Aim:
Look below for the line containing "right_housing();"; from there through the line containing "obj.matrix_world = Matrix.Identity(4)", both lines included, please set down each line exactly and nothing else.

Material provided:

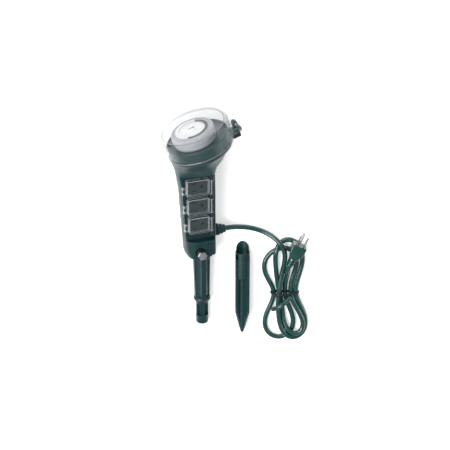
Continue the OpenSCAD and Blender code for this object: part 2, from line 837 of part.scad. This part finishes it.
// ---- mains plug ----

module plug_body() {
    color(CORD_GREEN) on_plug() hull() {
        box([-11, -16, -11], [11, -1, 9.5]);
        box([-12, -15, -9.5], [12, 0, 8]);
        translate([-7.5, -plug_len, -7.5]) cube([15, 2, 15]);
    }
}

module plug_relief() {
    color(CORD_GREEN) on_plug() translate([0, -plug_len - relief_len, 0]) rotate([-90, 0, 0]) rotate_extrude()
        polygon([
            [0, 0], [5, 0], [5.4, 1.6], [4.8, 2.2], [4.8, 3.6], [6, 4], [6.2, 5.8], [5, 6.4], [5, 7.6],
            [6.6, 8], [6.8, 10], [5.4, 10.6], [5.4, 12], [7, 12.4], [7, relief_len], [0, relief_len],
        ]);
}

blade_z = 3.6;
module plug_blades() {
    color(STEEL) on_plug() for (x = [-6.35, 6.35]) difference() {
        slab_x(rounded(0, blade_z - 3.2, 17.8, blade_z + 3.2, 1.2, 3), x - 0.75, x + 0.75);
        translate([x, 13, blade_z]) rod_x(1.5, -5, 5, 24);
    }
}

module ground_pin() {
    color(STEEL) on_plug() translate([0, 0, blade_z - 11.9]) rotate([-90, 0, 0]) rotate_extrude($fn = 32)
        polygon(concat([[0, 0], [2.4, 0]], [for (a = [0:30:90]) [2.4 * cos(a), 18 + 2.4 * sin(a)]]));
}

right_housing();
left_housing();
timer_deck();
deck_gasket();
housing_screws();
timer_case();
timer_motor();
timer_switch();
cover_hinge_pin();
dial_ring();
dial_face();
trippers_on();
trippers_off();
dial_gear();
motor_pinion();
timer_cover();
cover_window();
right_outlet_panel();
left_outlet_panel();
right_hinge_rod();
left_hinge_rod();
bus_bars();
outlet_lid_r1();
outlet_lid_r2();
outlet_lid_r3();
outlet_lid_l1();
outlet_lid_l2();
outlet_lid_l3();
stake_shaft();
bolt_sleeve();
stake_bolt();
bolt_washer();
bolt_nut();
cord_gland();
cord_clamp();
ground_spike();
cord_lead();
cord_hank();
cord_tail();
cord_tie();
tie_strap();
plug_body();
plug_relief();
plug_blades();
ground_pin();
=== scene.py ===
"""Looks of the outdoor power stake: dial timer head, covered outlets, loose spike, tied cord and plug.

The stake lies on a table: X runs across, Y along it towards the head, Z is up. Lengths in the script are in
millimetres, and MM turns them into Blender's metres.
"""

import json
import math

import bmesh
import bpy
import numpy as np
from mathutils import Matrix, Vector


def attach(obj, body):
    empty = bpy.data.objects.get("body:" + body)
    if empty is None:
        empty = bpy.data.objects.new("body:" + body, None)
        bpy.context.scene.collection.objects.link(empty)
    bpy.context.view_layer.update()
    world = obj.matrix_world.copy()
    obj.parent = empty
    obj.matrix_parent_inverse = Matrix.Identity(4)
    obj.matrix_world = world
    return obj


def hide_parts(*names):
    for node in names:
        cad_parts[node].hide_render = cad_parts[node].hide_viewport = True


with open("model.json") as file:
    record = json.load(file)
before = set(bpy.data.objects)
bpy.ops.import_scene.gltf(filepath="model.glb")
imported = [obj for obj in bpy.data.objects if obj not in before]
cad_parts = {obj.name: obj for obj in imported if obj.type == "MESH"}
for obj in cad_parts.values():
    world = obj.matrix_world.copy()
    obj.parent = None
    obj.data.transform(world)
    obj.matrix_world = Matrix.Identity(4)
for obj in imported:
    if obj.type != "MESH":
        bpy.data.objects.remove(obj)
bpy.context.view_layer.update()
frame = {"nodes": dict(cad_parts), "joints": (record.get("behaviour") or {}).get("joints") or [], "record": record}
nodes = frame["nodes"]
joints = {joint["name"]: joint for joint in frame["joints"]}
mounts = {mount["name"]: mount for mount in frame["record"]["mounts"]}
MM = 0.001


# ---- frames, worked out from the joints and mounts ----

def frame_at(x, z, origin):
    """Matrix from millimetres in a local frame to metres in the shared one."""
    x, z = Vector(x), Vector(z)
    matrix = Matrix((x, z.cross(x), z)).transposed().to_4x4()
    matrix.translation = origin
    return matrix @ Matrix.Scale(MM, 4)


UNIT_X = -Vector(joints["cover_open"]["axis"])
dial_joint = joints["dial_turn"]
lid_joint = joints["lid_r1_open"]
ON_DIAL = frame_at(UNIT_X, dial_joint["axis"], dial_joint["pos_m"])
# The upper right lid's hinge stands at (19, 12, 260) in the unit's own frame, whose Z runs up its length
ON_UNIT = frame_at(UNIT_X, lid_joint["axis"], lid_joint["pos_m"]) @ Matrix.Translation((-19, -12, -260))
plug_forward = Vector(mounts["mains_plug"]["axis"])
ON_PLUG = frame_at(plug_forward.cross((0, 0, 1)), (0, 0, 1), mounts["mains_plug"]["pos_m"])
ON_TABLE = Matrix.Scale(MM, 4)
# Height of the cord gland in the unit's frame, and how far its mouth stands out
GLAND_Z = 170
GLAND_MOUTH = 40


# ---- camera and light ----

def add_camera():
    """Looks down on the table from the head's side, with the head at the top of the picture."""
    height = math.radians(67.8)
    distance = 1.765
    target = Vector((29.5, 6.4, 38)) * MM
    toward = Vector((0, math.cos(height), math.sin(height)))
    up = Vector((0, math.sin(height), -math.cos(height)))
    data = bpy.data.cameras.new("camera")
    data.sensor_width = 36
    data.lens = 90
    camera = bpy.data.objects.new("camera", data)
    camera.matrix_world = Matrix(((1, 0, 0), up, toward)).transposed().to_4x4()
    camera.location = target + distance * toward
    bpy.context.scene.collection.objects.link(camera)
    bpy.context.scene.camera = camera


def softbox(name, place, size, power, colour=(1, 1, 1)):
    """Rectangular light aimed at the middle of the table, with its size in metres and power in watts."""
    data = bpy.data.lights.new(name, "AREA")
    data.shape = "RECTANGLE"
    data.size, data.size_y = size
    data.energy = power
    data.color = colour
    lamp = bpy.data.objects.new(name, data)
    lamp.location = place
    lamp.rotation_mode = "QUATERNION"
    lamp.rotation_quaternion = (-Vector(place)).to_track_quat("-Z", "Y")
    bpy.context.scene.collection.objects.link(lamp)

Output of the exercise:
right_housing();
left_housing();
timer_deck();
deck_gasket();
housing_screws();
timer_case();
timer_motor();
timer_switch();
cover_hinge_pin();
dial_ring();
dial_face();
trippers_on();
trippers_off();
dial_gear();
motor_pinion();
timer_cover();
cover_window();
right_outlet_panel();
left_outlet_panel();
right_hinge_rod();
left_hinge_rod();
bus_bars();
outlet_lid_r1();
outlet_lid_r2();
outlet_lid_r3();
outlet_lid_l1();
outlet_lid_l2();
outlet_lid_l3();
stake_shaft();
bolt_sleeve();
stake_bolt();
bolt_washer();
bolt_nut();
cord_gland();
cord_clamp();
ground_spike();
cord_lead();
cord_hank();
cord_tail();
cord_tie();
tie_strap();
plug_body();
plug_relief();
plug_blades();
ground_pin();
=== scene.py ===
"""Looks of the outdoor power stake: dial timer head, covered outlets, loose spike, tied cord and plug.

The stake lies on a table: X runs across, Y along it towards the head, Z is up. Lengths in the script are in
millimetres, and MM turns them into Blender's metres.
"""

import json
import math

import bmesh
import bpy
import numpy as np
from mathutils import Matrix, Vector


def attach(obj, body):
    empty = bpy.data.objects.get("body:" + body)
    if empty is None:
        empty = bpy.data.objects.new("body:" + body, None)
        bpy.context.scene.collection.objects.link(empty)
    bpy.context.view_layer.update()
    world = obj.matrix_world.copy()
    obj.parent = empty
    obj.matrix_parent_inverse = Matrix.Identity(4)
    obj.matrix_world = world
    return obj


def hide_parts(*names):
    for node in names:
        cad_parts[node].hide_render = cad_parts[node].hide_viewport = True


with open("model.json") as file:
    record = json.load(file)
before = set(bpy.data.objects)
bpy.ops.import_scene.gltf(filepath="model.glb")
imported = [obj for obj in bpy.data.objects if obj not in before]
cad_parts = {obj.name: obj for obj in imported if obj.type == "MESH"}
for obj in cad_parts.values():
    world = obj.matrix_world.copy()
    obj.parent = None
    obj.data.transform(world)
    obj.matrix_world = Matrix.Identity(4)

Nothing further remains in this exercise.